Because of the publicity police were loath to "rubber-hose" Prisoner Hauptmann's story out of him. But the gentler method of keeping him awake, nagging him with questions for 48 hours brought small results. The stolid, 35-year-old Teuton soon closed his mouth tight. His shocked wife Anna, who apparently knew nothing of her husband's finances, got him a lawyer, but Hauptmann refused to see him. Then she got him another.

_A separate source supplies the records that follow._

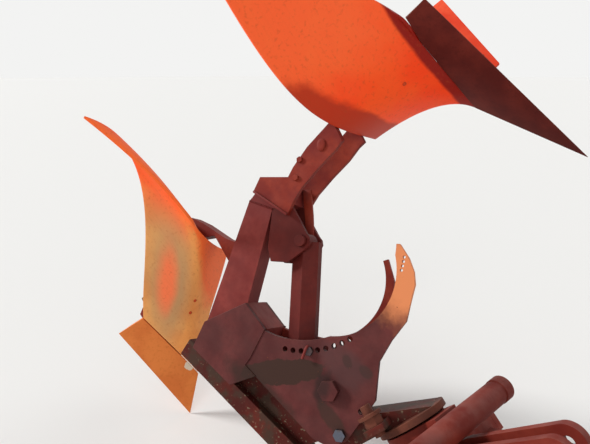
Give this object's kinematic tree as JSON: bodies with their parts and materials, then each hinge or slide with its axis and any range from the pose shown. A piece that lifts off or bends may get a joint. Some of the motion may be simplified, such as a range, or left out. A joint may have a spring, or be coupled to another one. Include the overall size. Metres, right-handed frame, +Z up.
{
  "type": "single furrow reversible mouldboard plough",
  "caption": "Heavy mounted turnover plough with two opposite bodies, twin sector plates, box arm and a three-point headstock, parked nose down.",
  "frame": {"origin": "centre of the top link bore, midway between the two mast plates", "axes": "+X horizontally forward to the tractor, +Y left along the top link bore, +Z up, with the plough standing nose down as it parks"},
  "size_m": [1.9068, 1.3239, 1.8173],
  "materials": {
    "frame_paint": "faded dark red paint, dusty",
    "board_paint": "vivid orange red paint, worn to brown where soil slid",
    "share_steel": "flat rust over worn steel",
    "landside_steel": "scoured steel with light rust",
    "frog_steel": "painted casting, dull",
    "bare_steel": "turned steel, dull",
    "fastener_steel": "dark steel with rust"
  },
  "bodies": {
    "headstock": {"bearing_housing": "frame_paint", "headstock_crossbeam": "frame_paint", "mast_plate_left": "frame_paint", "mast_plate_right": "frame_paint", "mast_stay_left": "frame_paint", "mast_stay_right": "frame_paint", "lower_ear_left": "frame_paint", "lower_ear_right": "frame_paint", "lower_link_pin_left": "bare_steel", "lower_link_pin_right": "bare_steel", "turnover_cylinder": "frame_paint", "cylinder_seat": "frame_paint"},
    "swing_frame": {"turnover_shaft": "bare_steel", "shaft_end_nut": "fastener_steel", "main_beam": "frame_paint", "sector_plate_right": "frame_paint", "sector_plate_left": "frame_paint", "foot_plate_right": "frame_paint", "foot_plate_left": "frame_paint", "frame_arm": "frame_paint", "base_bar": "frame_paint", "frame_web": "frame_paint", "knee_block": "frame_paint", "leg_plate_right": "frame_paint", "leg_plate_left": "frame_paint", "lower_leg": "frame_paint", "cheek_right": "frame_paint", "cheek_left": "frame_paint", "cross_pin": "bare_steel", "adjusting_lever": "frame_paint", "lock_bolt": "fastener_steel", "pivot_bolt": "fastener_steel", "shear_bolt": "fastener_steel", "adjusting_screw": "fastener_steel", "screw_lug": "frame_paint", "lower_moldboard": "board_paint", "lower_share": "share_steel", "lower_landside": "landside_steel", "lower_frog": "frog_steel", "lower_wing_stay": "frame_paint", "upper_moldboard": "board_paint", "upper_share": "share_steel", "upper_landside": "landside_steel", "upper_frog": "frog_steel", "upper_wing_stay": "frame_paint"}
  },
  "joints": [
    {"name": "turnover", "type": "hinge", "parent": "headstock", "child": "swing_frame", "pos_m": [-0.38047, 0, -0.27388], "axis": [0.7439, 0, -0.6683], "range_deg": [-147.5, 32.5]}
  ]
}
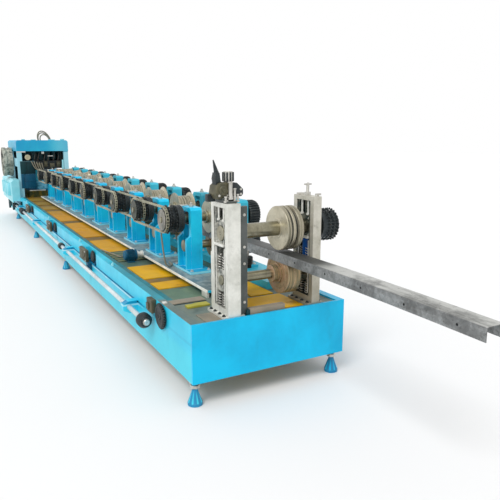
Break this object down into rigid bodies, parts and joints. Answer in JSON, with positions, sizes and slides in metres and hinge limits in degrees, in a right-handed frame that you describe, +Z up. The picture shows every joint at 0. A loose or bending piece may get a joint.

Bruno Richard Hauptmann was born at Kamenz, Germany, served as a machine-gunner in a Saxon regiment during the War. In 1919 he was sentenced to five years imprisonment for theft. Released in 1923, he was again arrested for theft, escaped while waiting trial. That same year he arrived in the U. S. as a stowaway on a German liner. Deported, he stowed away again on another ship later in the year. He managed to get ashore, find work as a carpenter in New Jersey and New York. He married in 1925. His Bronx neighbors knew him only for thrift and taciturnity. After 1932, when his wife went abroad for the summer, he was never regularly employed, yet always seemed to have ample funds. He told neighbors he was trading in furs, making money on Wall Street.

Before he turned silent, Hauptmann told police an incredible tale about how the Lindbergh ransom came into his possession. He thought the money was "old letters left by a friend." After the friend, one Isadore Fisch, died in Leipzig last March Hauptmann discovered the money, and appropriated it.

The question which was still puzzling police last week was whether or not the most widely sought criminal in U. S. history had had an accomplice. The Department of Justice was inclined to think the Lindbergh kidnapping was a one-man job. But a "mystery woman" was said to be sought as well as a "mystery man" whom Col. Lindbergh had seen with a handkerchief over his face near The Bronx cemetery the night the ransom was passed. Also implicated was the brokerage house with which Hauptmann was said to have a $25,000 account.

Meantime, in California, Col. & Mrs. Lindbergh shrank from further contact with the crime which had taken their firstborn, said they were "not much interested" in the case. Reluctantly Col. Lindbergh agreed to return to New York this week to be present as the plaintiff when the extortion case of People v. Hauptmann goes to the Grand Jury.